L’Isis subentra ai talebani in Pakistan: 25 morti in assalto a un senatore
E’ per ora di almeno 25 morti il bilancio della forte esplosione avvenuta nel distretto di Mastung, nella provincia pakistana del Baluchistan. Lo riferisce la tv pakistana Geo che cita fonti mediche di Quetta, dove sono stati ricoverati 35 feriti. Tra i feriti c’è anche il vice presidente del Senato e segretario del partito Jamiat Ulema-e-Islam, Abdul Ghafoor Haideri. L’esplosione ha colpito il convoglio di Haideri nei pressi di una moschea al termine della preghiera del venerdì. Non è ancora chiaro cosa abbia provocato la deflagrazione: alcune fonti parlano di un attacco suicida, mentre altre riferiscono dell’esplosione di un ordigno. “Grazie a Dio sono vivo – ha detto alle tv locali Haideri, che ha riportato ferite lievi – sono stato colpito da frammenti di vetro del parabrezza dell’auto che si è rotto”. Il suo autista sarebbe tra le 25 vittime dell’esplosione. Il premier Nawaz Sharif e il ministro dell’Interno Chaudhry Nisar Ali Khan hanno condannato l’attacco. Poco dopo l’Isis ha rivendicato l’attacco. La rivendicazione è arrivata tramite Amaaq, l’organo di propaganda dell’Isis. La rivendicazione afferma che l’attacco è stato messo a segno da un attentatore suicida.
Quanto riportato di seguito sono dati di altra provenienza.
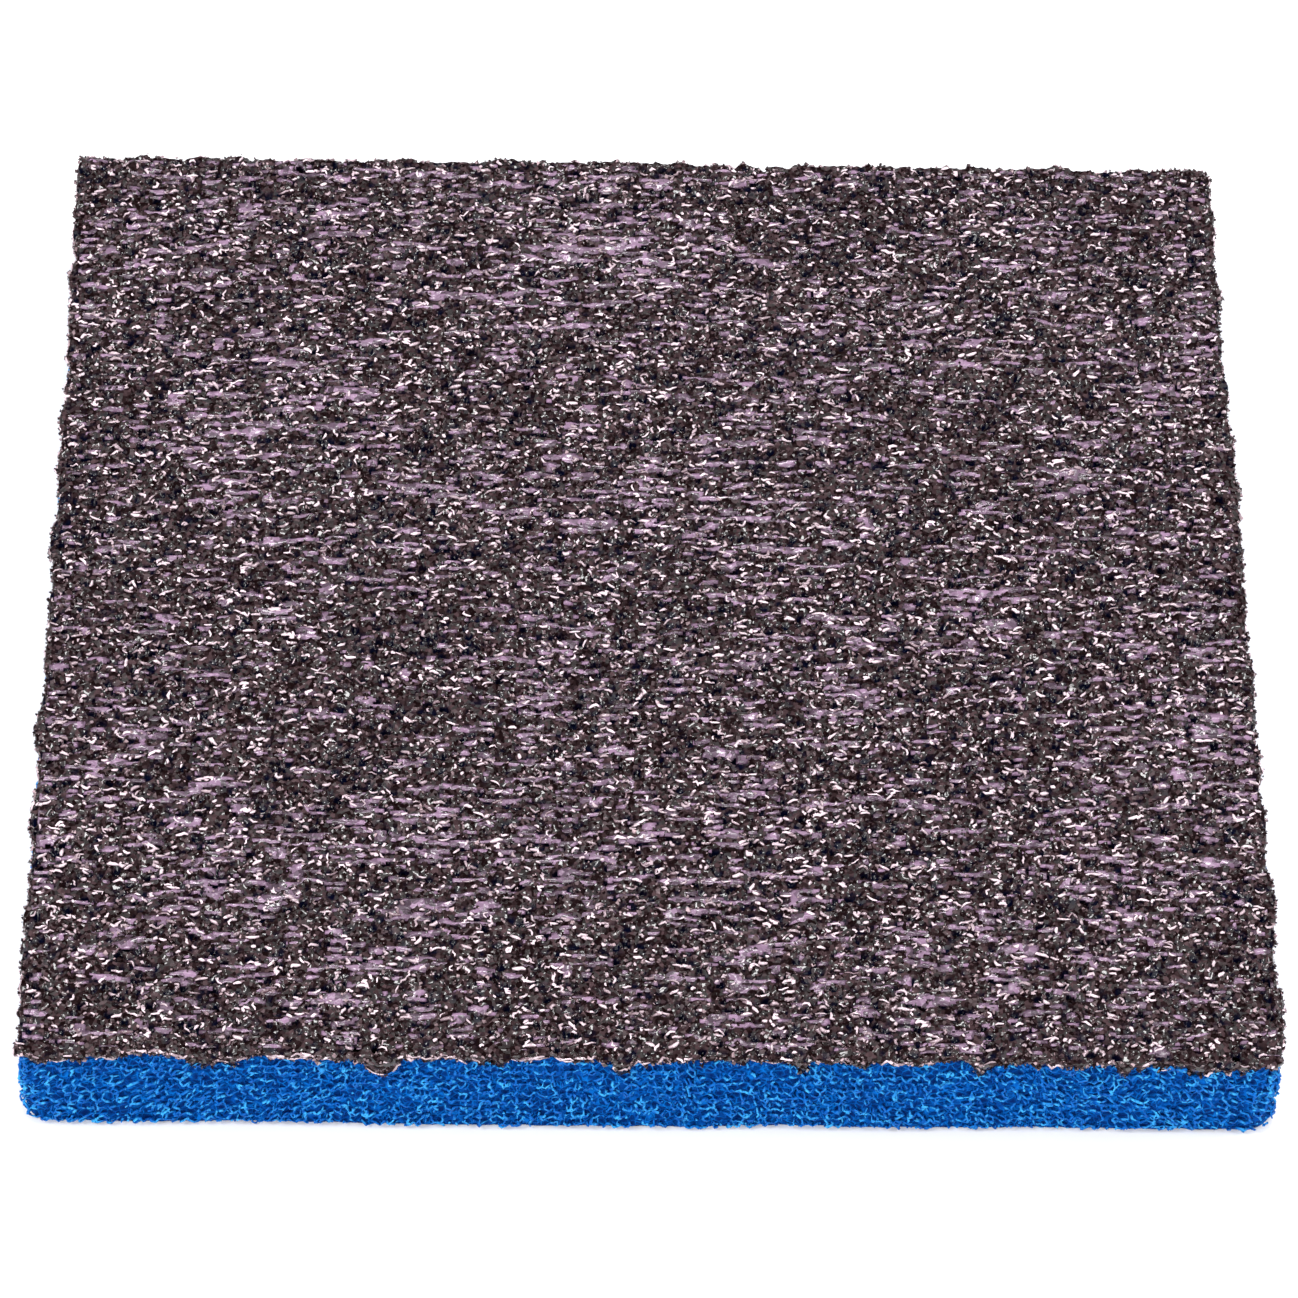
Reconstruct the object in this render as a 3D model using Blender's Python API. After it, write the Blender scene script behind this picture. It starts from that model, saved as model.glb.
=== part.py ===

L’Isis ha rivendicato il crimine
“Un martire dello Stato islamico ha colpito con un giubbotto esplosivo il convoglio del vicepresidente del Senato del Pakistan, Abdul Ghafoor Haideri, nella località di Mastung, a sud della città di Quetta”, si legge nella rivendicazione diffusa da Amaaq. L’Is-Khorasan (il Khorasan nella propaganda del gruppo coincide con la regione a cavallo tra Afghanistan e Pakistan), è nato da una costola del movimento dei Talebani pakistani. I primi segnali della presenza dell’Isis in Pakistan risalgono alla fine del 2014 quando sul web è stato diffuso un video messaggio di donne e ragazze della madrasa Jamia Hafsa di Islamabad (una scuola coranica legata alla Moschea Rossa) rivolto al “califfo” Abu Bakr al-Baghdadi e ai “nostri fratelli, i mujahiddin”. “Oh Allah, porta il regime del califfato islamico in Pakistan e ovunque nel mondo”, recitava il messaggio. In questi anni sono stati diversi gli attacchi in Pakistan su cui ha messo la firma l’Isis. Uno degli attentati più sanguinosi rivendicati dal gruppo in Pakistan è stata la strage dello scorso febbraio al santuario sufi di Lal Shahbaz Qalandar, nella provincia del Sindh, costata la vita a 88 persone.